A name which appeared first in Introduction 6 is that of Jim Crace. Heinemann have now published his first novel, Continent, which comes with some impressive credentials. Its author has had Arts Council grants; sections of Continent have appeared in the New Review, the London Magazine, Quarto and Encounter as well as the LRB. So it is as likely my fault as Crace’s (or maybe a case of reviewer’s cramp) that my attention would not focus on this fiction (or ‘myth for our times’, as the jacket has it) of ‘a seventh continent where past and present are discontinuous’. Continent reads to me like a latter-day Erewhon, but less pointed – and I don’t much enjoy Erewhon either, once the author has crossed the Southern Alps into his invented world. Invention is not the same as imagination; and probably neither is as useful to the novelist as a simple talent for noticing and remembering.
That brings me back to the question of realism. In Introduction 9 I especially admired Douglas Glover’s prize-winning story ‘Dog Attempts to Drown Man in Saskatoon’. Against a background of fact – a landscape, a harsh climate, a strange accident – the story plays over the various and contradictory interpretations the narrator puts upon his wife’s behaviour and upon his own. The moral, or behavioural, landscape and climate are as real and convincing as the geographical ones, but shifting, and much more difficult to describe.

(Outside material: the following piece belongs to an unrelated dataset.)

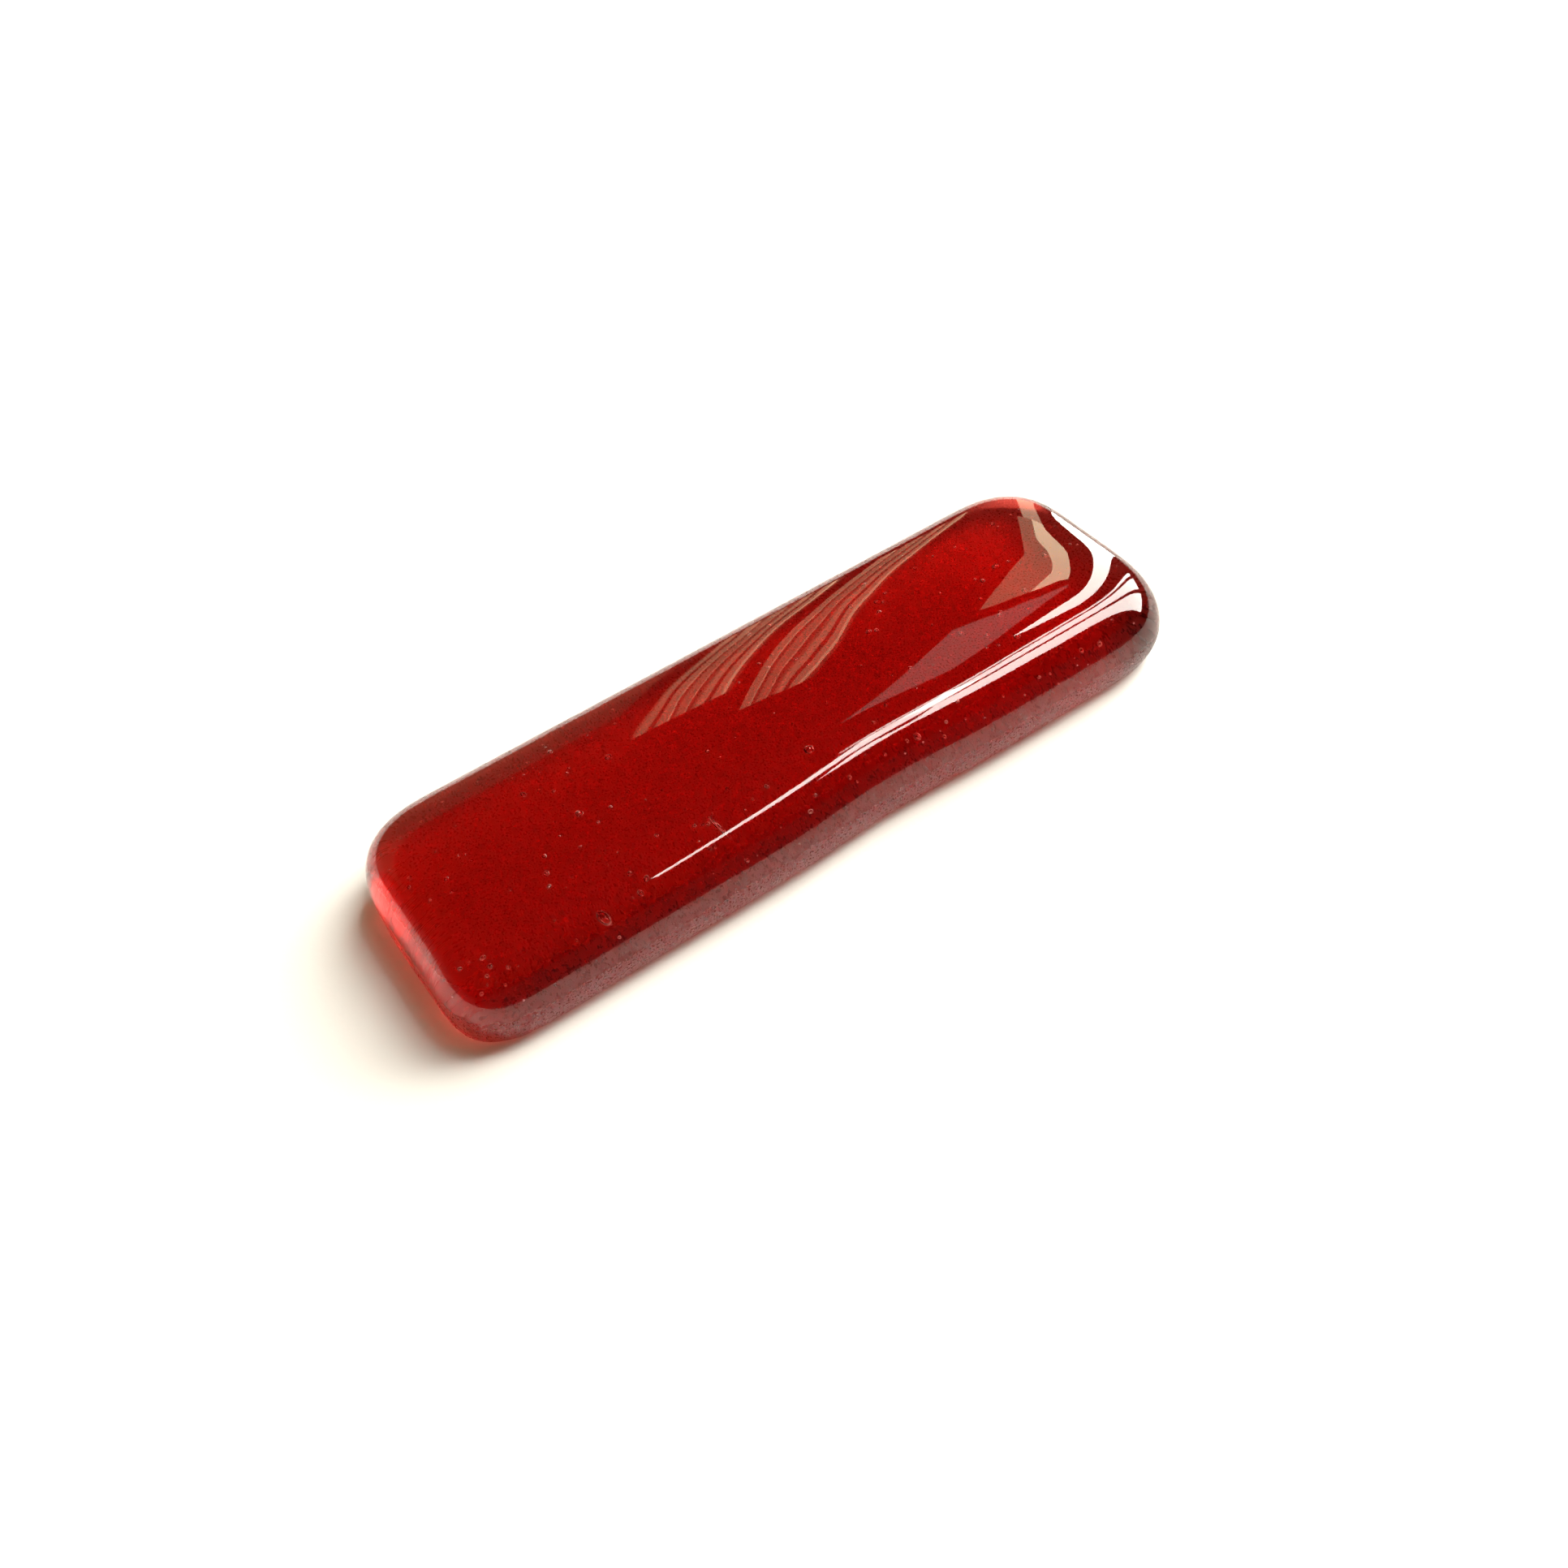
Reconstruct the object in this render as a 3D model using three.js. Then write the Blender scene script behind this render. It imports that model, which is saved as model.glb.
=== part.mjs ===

Deirdre Madden’s 90-page story, ‘Hidden Symptoms’, which concludes Introduction 9, is a simpler and more direct transcription from life. She is a good deal younger than Glover – the youngest contributor – and sometimes her prose, in language and in construction, runs close to cliché. Occasionally it seems portentous. And there are a few technical matters (point of view in particular) she needs to be more conscious of. But she is a talented writer. There is a fresh, eager, intelligent immediacy in her story; and she has the gift of the curse of Ireland for a subject. I felt when I had finished ‘Hidden Symptoms’ that I knew more about Belfast – about the feel of the place – than I had ever known before.